By Rajshekhar Pant
The charm of William Blake lies in his ability to look at the world as a child would—with curiosity, wonder, and a disarming innocence. It is a way of seeing that does not last. With age comes discipline; with discipline, restraint; and with restraint, the quiet burial of curiosity under the acceptable weight of social behaviour.
The manner in which we see the world shapes our dreams. In childhood, dreams are unstructured, without hierarchy—anything may become an ideal: a bird in flight, a man singing at the wheel of a truck. Later, we acquire more respectable ambitions—romantic, ideological, suitably bookish. Whether they are fulfilled or not is incidental; what matters is that they remain believable… believable at least to ordinary men.

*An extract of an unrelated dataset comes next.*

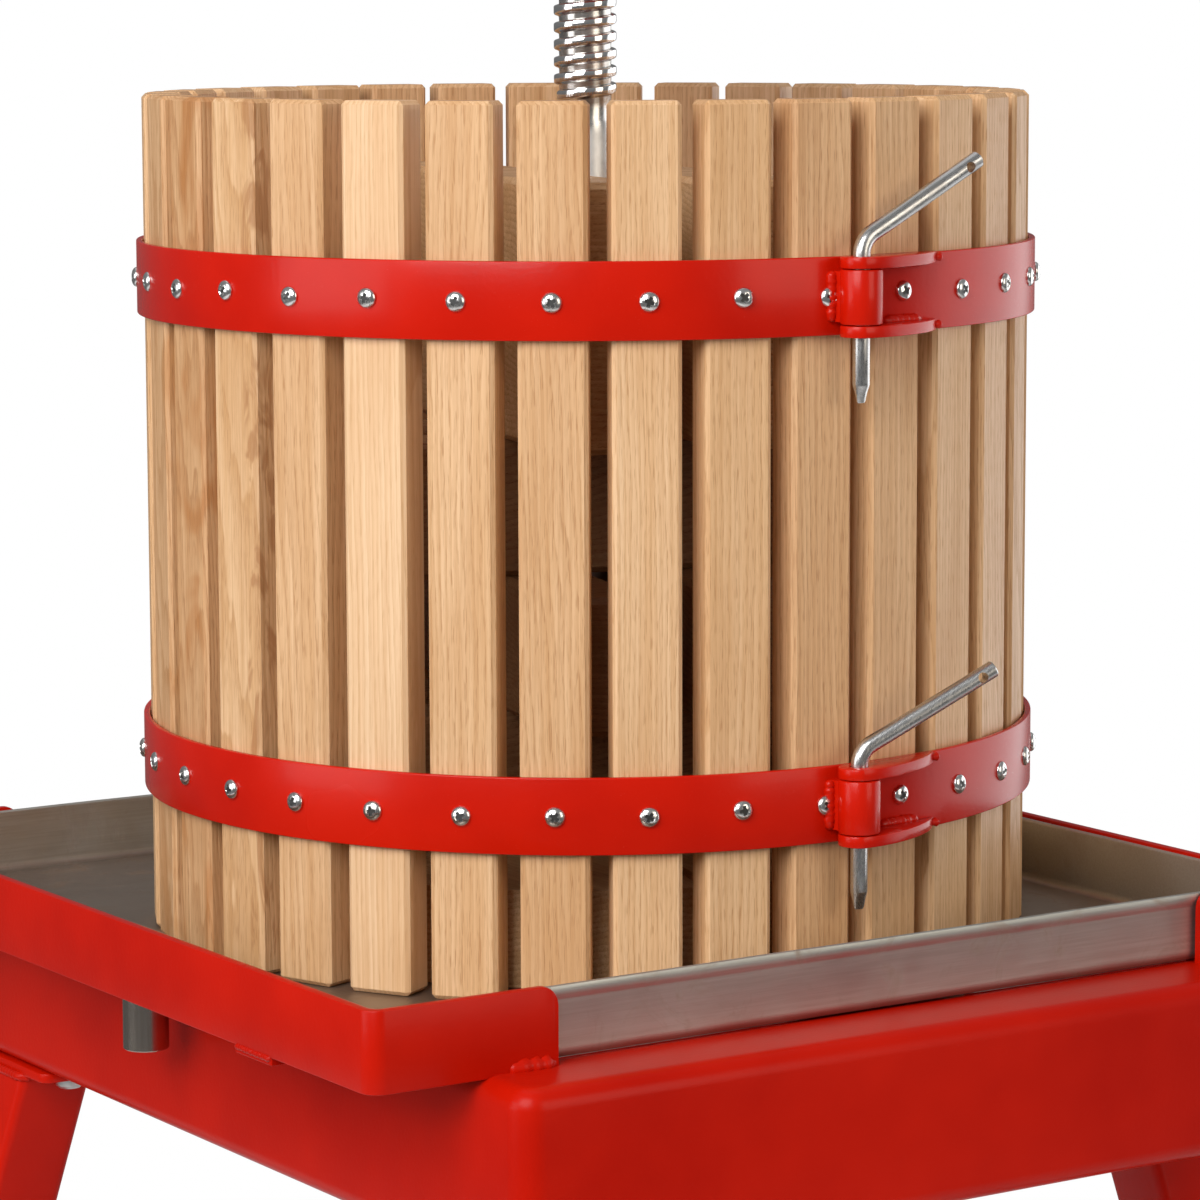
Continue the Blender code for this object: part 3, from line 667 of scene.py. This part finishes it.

But why speak of the ordinary man at all? In times like these—when surgical operations on the past, the refurbishment of history, and necromantic rituals over a dead “golden age” stroll about hand in hand with a gym-sculpted nationalism. A well-maintained “golden age”, even if deceased, commands more respect than a living citizen. The ordinary man learns quickly: step aside, lower your gaze, and do not obstruct the movement of importance. He adapts. He survives. He becomes irrelevant.
Let us speak of something else.
On a mountain road, a pick-up truck ahead of me refuses—or is unable—to give way. On its rear is written: “I will grow up to become a truck.”
It is a modest aspiration, and unusually honest. The vehicle declares its inadequacy and its ambition in the same breath. One suspects constraint—financial, perhaps structural—but also a certain clarity. The dream has been externalised, made public, almost contractual.
After a bend, the road widens. The pick-up, still in the process of becoming, allows me to pass.
Speed liberates the mind. It wanders, irresponsibly. What do our leaders dream of? The older trajectory—footpath to bicycle to pick-up to truck—still exists, though it now appears unnecessarily slow. A more efficient model has emerged: one arrives as a truck and upgrades quickly—fighter aircraft, missile, occasionally both.
I am reminded of university acquaintances whose early accomplishments were limited to intimidation, disruption, and the strategic abuse of authority. They matured, as systems permit such people to mature—into local power, then legislative office, and finally into anecdote. Having lived briefly but vividly, they left behind something more durable than achievement: a template. For the next generation, aspiration no longer requires progression. One may begin as a missile.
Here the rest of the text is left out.